** START Provided material **
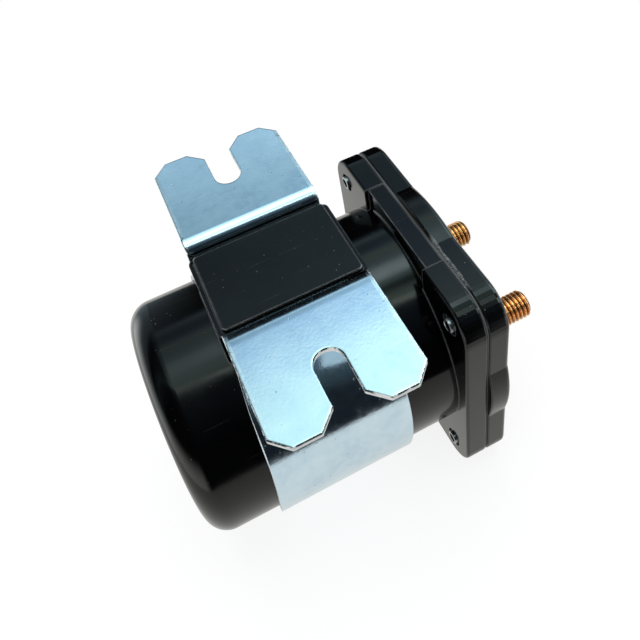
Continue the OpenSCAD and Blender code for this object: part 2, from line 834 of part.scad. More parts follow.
// Rod that carries the contact disc, with a groove for the clip
module push_rod() {
    color("#c4c8cc") turned() {
        ring(0, rod_r, rod_station, clip_station);
        ring(0, groove_r, clip_station - OVERLAP, clip_station + clip_t + OVERLAP);
        ring(0, rod_r, clip_station + clip_t, rod_tip);
    }
}

// Collar on the rod behind the contact spring
module spring_collar() {
    color("#8f949a") turned() ring(rod_r, collar_d / 2, collar_station, contact_spring_station);
}

// Open clip in the rod's groove
module rod_clip() {
    color("#6f757b") along(clip_station + fit_gap / 2, clip_t - fit_gap) difference() {
        circle(clip_d / 2);
        circle(groove_r);
        translate([-groove_r, 0]) square([2 * groove_r, clip_d]);
    }
}

// Spring that pushes the plunger back
module return_spring() {
    color("#b5b9bd") on_axis() translate([0, 0, plunger_end])
        coil_spring(return_spring_d, return_wire_d, core_station + spring_seat - plunger_end, return_turns);
}

// Copper disc that bridges the two studs
module contact_disc() {
    color("#c97b45") turned() ring(sleeve_r + fit_gap, disc_d / 2, disc_station, contact_front);
}

// Insulating bush with a sleeve through the contact disc
module rear_bush() {
    color("#d9d2bd") turned() {
        ring(rod_bore_r, bush_d / 2, bush_station, disc_station);
        ring(rod_bore_r, sleeve_r, bush_station, contact_front);
    }
}

// Insulating washer in front of the contact disc
module front_bush() {
    color("#d9d2bd") turned() ring(rod_bore_r, bush_d / 2, contact_front, clip_station);
}

// Spring that presses the contact disc on the studs
module contact_spring() {
    color("#b5b9bd") on_axis() translate([0, 0, contact_spring_station])
        coil_spring(contact_spring_d, contact_wire_d, contact_spring_l, contact_turns);
}

housing();
top_pad();
mounting_bracket();
terminal_cover();
gasket();
flange_screws();
near_stud();
far_stud();
stud_seals();
stud_washers();
stud_nuts();
coil_terminals();
coil_terminal_nuts();
left_coil_lead();
right_coil_lead();
rear_cushion();
yoke_shell();
front_pole_plate();
pole_core();
guide_tube();
coil_bobbin();
coil_winding();
spacer_sleeve();
plunger_bumper();
plunger();
push_rod();
spring_collar();
rod_clip();
return_spring();
contact_disc();
rear_bush();
front_bush();
contact_spring();
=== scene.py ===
"""Looks of a battery isolator relay: a black moulded can with a square flange and cover, a folded
zinc-plated bracket with two slotted ears, and threaded copper studs.

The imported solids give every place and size. The classes below build the pieces that need more than a
plain solid, and dress all of them with procedural materials. Lengths are in metres.
"""

import json
import logging
import math
from dataclasses import dataclass
from enum import Enum

import bmesh
import bpy
from mathutils import Matrix, Vector

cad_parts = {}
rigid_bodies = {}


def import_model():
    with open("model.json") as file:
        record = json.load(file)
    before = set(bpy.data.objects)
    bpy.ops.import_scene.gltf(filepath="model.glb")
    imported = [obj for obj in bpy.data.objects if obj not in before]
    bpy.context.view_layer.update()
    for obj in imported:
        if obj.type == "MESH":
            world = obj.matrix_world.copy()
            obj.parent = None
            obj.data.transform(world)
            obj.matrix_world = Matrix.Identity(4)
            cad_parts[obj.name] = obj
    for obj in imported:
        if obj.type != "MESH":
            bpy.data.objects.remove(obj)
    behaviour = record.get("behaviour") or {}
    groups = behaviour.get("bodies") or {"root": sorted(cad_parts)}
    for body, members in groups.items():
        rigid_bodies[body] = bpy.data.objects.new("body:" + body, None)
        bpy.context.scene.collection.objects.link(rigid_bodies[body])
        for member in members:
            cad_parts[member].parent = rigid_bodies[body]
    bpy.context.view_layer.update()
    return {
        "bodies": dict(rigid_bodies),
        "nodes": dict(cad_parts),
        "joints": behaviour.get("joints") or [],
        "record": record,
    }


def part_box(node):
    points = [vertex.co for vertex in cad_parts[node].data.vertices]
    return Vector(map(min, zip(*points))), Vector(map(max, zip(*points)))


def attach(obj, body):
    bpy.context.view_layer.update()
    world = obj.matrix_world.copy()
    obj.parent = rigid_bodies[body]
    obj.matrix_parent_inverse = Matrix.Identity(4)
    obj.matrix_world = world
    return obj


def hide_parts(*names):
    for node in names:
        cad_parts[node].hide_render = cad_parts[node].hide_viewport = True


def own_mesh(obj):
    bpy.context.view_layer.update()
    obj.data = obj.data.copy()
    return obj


MM = 0.001
LOG = logging.getLogger("battery_isolator_relay")

Colour = tuple[float, float, float]
Stops = tuple[tuple[float, tuple[float, float, float]], ...]
Point = tuple[float, float, float]
Pair = tuple[float, float]


class Body(Enum):
    """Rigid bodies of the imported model."""

    FRAME = "frame"
    PLUNGER = "plunger"
    CONTACT = "contact"


class Piece(Enum):
    """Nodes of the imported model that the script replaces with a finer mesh."""

    BRACKET = "mounting_bracket"
    NEAR_STUD = "near_stud"
    FAR_STUD = "far_stud"
    STUD_NUTS = "stud_nuts"
    STUD_WASHERS = "stud_washers"
    COIL_TERMINALS = "coil_terminals"
    COIL_NUTS = "coil_terminal_nuts"
    FLANGE_SCREWS = "flange_screws"
    RETURN_SPRING = "return_spring"
    CONTACT_SPRING = "contact_spring"


# ---------------------------------------------------------------- layout


@dataclass(frozen=True)
class Layout:
    """Main stations along the can's axis and heights over it, as in the solids."""

    length: float = 101.4 * MM
    axis_height: float = 36.8 * MM
    flange_back: float = 70.0 * MM
    cover_face: float = 82.5 * MM
    stud_pitch: float = 30.9 * MM
    coil_pitch: float = 19.0 * MM
    coil_drop: float = 20.0 * MM
    screw_pitch: float = 56.0 * MM
    bracket_station: float = 20.6 * MM
    bracket_width: float = 36.0 * MM
    ear_height: float = 44.2 * MM

    def placed(self) -> Matrix:
        """Returns the matrix that lays a piece drawn along +Z on the main axis, with its x across the part."""
        turn = Matrix(((0, 0, 1, 0), (1, 0, 0, 0), (0, 1, 0, 0), (0, 0, 0, 1)))
        return Matrix.Translation((-self.length / 2, 0, self.axis_height)) @ turn


LAYOUT = Layout()


# ---------------------------------------------------------------- node helpers


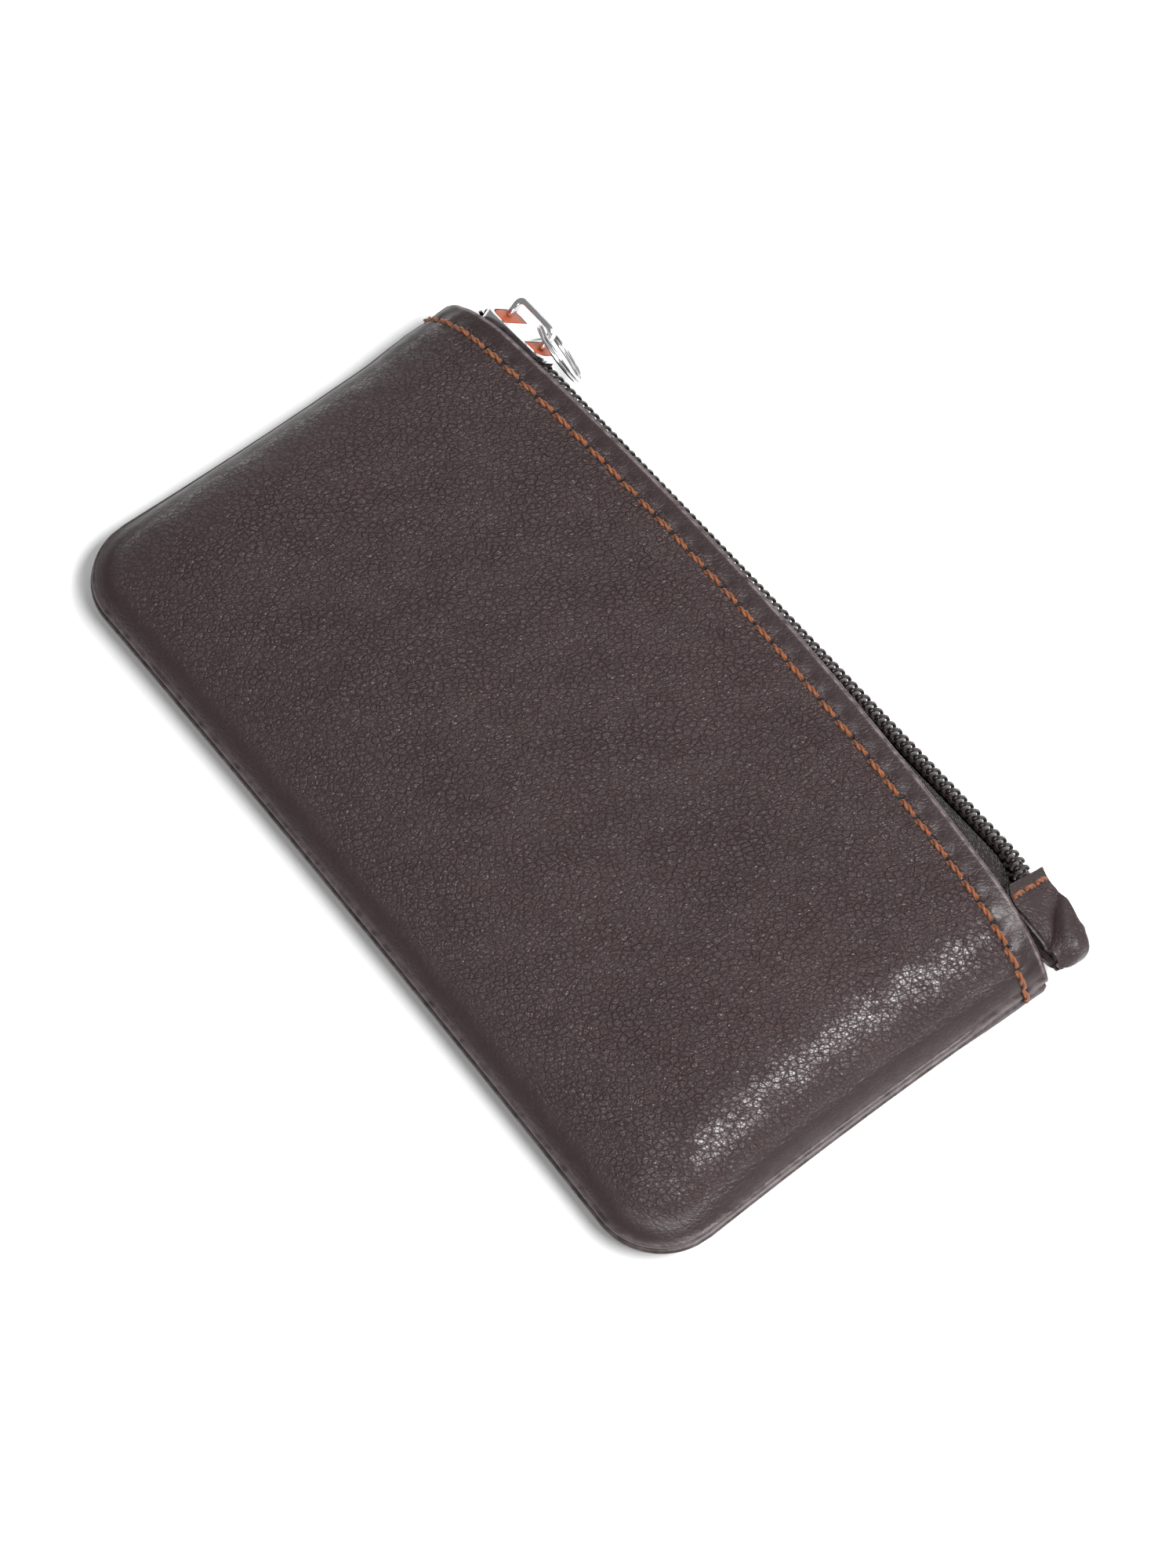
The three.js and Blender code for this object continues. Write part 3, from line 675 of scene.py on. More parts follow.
def woven_look(name, colour, thread):
    """A coarse, slightly uneven weave whose threads run along and across the zip, with painted shade
    between the threads and painted glints on them.
    """
    look = Look(name)
    turn = math.atan2(ZIP_S.y, ZIP_S.x)
    place = look.shifted(look.turned(look.place(), (0, 0, -turn)), 1.2 * thread, 0.5 * thread)
    along, over, up = look.split(place)
    wave = 2 * math.pi / thread
    warp = (over * wave - up * (1.1 * wave) + along * (0.35 * wave)).sine()
    weft = (along * wave).sine()
    height = (warp * weft + warp.size() * 0.5).clamped(-0.8, 1.3)
    shine = look.noise(place, 0.35 * MM, 3.0).clamped(0.5, 0.62)
    # painted shade: the weave's low places are painted darker and its raised threads lighter
    base = look.blend(height, solid(colour, 0.35), solid(colour, 1.4))
    # painted highlight: bright glints painted on the raised threads where the sheen noise is high
    painted_glints = look.blend(shine * height * 0.55, base, solid(colour, 11))
    return look.surface(base_color=painted_glints, roughness=0.55 - shine * 0.25, specular_ior_level=0.4,
                        normal=look.relief(height, 0.2 * MM, 1.0))


def coil_look(name, colour):
    """Glossy, faintly streaked nylon."""
    look = Look(name)
    streak = look.noise(look.turned(look.place(), scale=(1, 3, 1)), 0.3 * MM, 3.0)
    base = look.blend(streak, solid(colour, 0.6), solid(colour, 1.9))
    return look.surface(base_color=base, roughness=0.26 + streak * 0.12, specular_ior_level=0.4,
                        normal=look.relief(streak, 0.02 * MM, 0.4))


def metal_look(name, colour):
    """Bright plating with fine wear."""
    look = Look(name)
    wear = look.noise(look.turned(look.place(), scale=(0.3, 2, 2)), 0.35 * MM, 4.0)
    base = look.blend(wear.clamped(0.35, 0.7), solid(colour), solid(colour, 0.86))
    return look.surface(base_color=base, metallic=1.0, roughness=0.1 + wear * 0.14,
                        normal=look.relief(wear, 0.01 * MM, 0.3))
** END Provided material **
▸ The exercise
Exactly those lines that run from the line with "on the studs" through the line with "record = json.load(file)" are to be reproduced; both end lines belong to the range.

▸ The response
// Spring that presses the contact disc on the studs
module contact_spring() {
    color("#b5b9bd") on_axis() translate([0, 0, contact_spring_station])
        coil_spring(contact_spring_d, contact_wire_d, contact_spring_l, contact_turns);
}

housing();
top_pad();
mounting_bracket();
terminal_cover();
gasket();
flange_screws();
near_stud();
far_stud();
stud_seals();
stud_washers();
stud_nuts();
coil_terminals();
coil_terminal_nuts();
left_coil_lead();
right_coil_lead();
rear_cushion();
yoke_shell();
front_pole_plate();
pole_core();
guide_tube();
coil_bobbin();
coil_winding();
spacer_sleeve();
plunger_bumper();
plunger();
push_rod();
spring_collar();
rod_clip();
return_spring();
contact_disc();
rear_bush();
front_bush();
contact_spring();
=== scene.py ===
"""Looks of a battery isolator relay: a black moulded can with a square flange and cover, a folded
zinc-plated bracket with two slotted ears, and threaded copper studs.

The imported solids give every place and size. The classes below build the pieces that need more than a
plain solid, and dress all of them with procedural materials. Lengths are in metres.
"""

import json
import logging
import math
from dataclasses import dataclass
from enum import Enum

import bmesh
import bpy
from mathutils import Matrix, Vector

cad_parts = {}
rigid_bodies = {}


def import_model():
    with open("model.json") as file:
        record = json.load(file)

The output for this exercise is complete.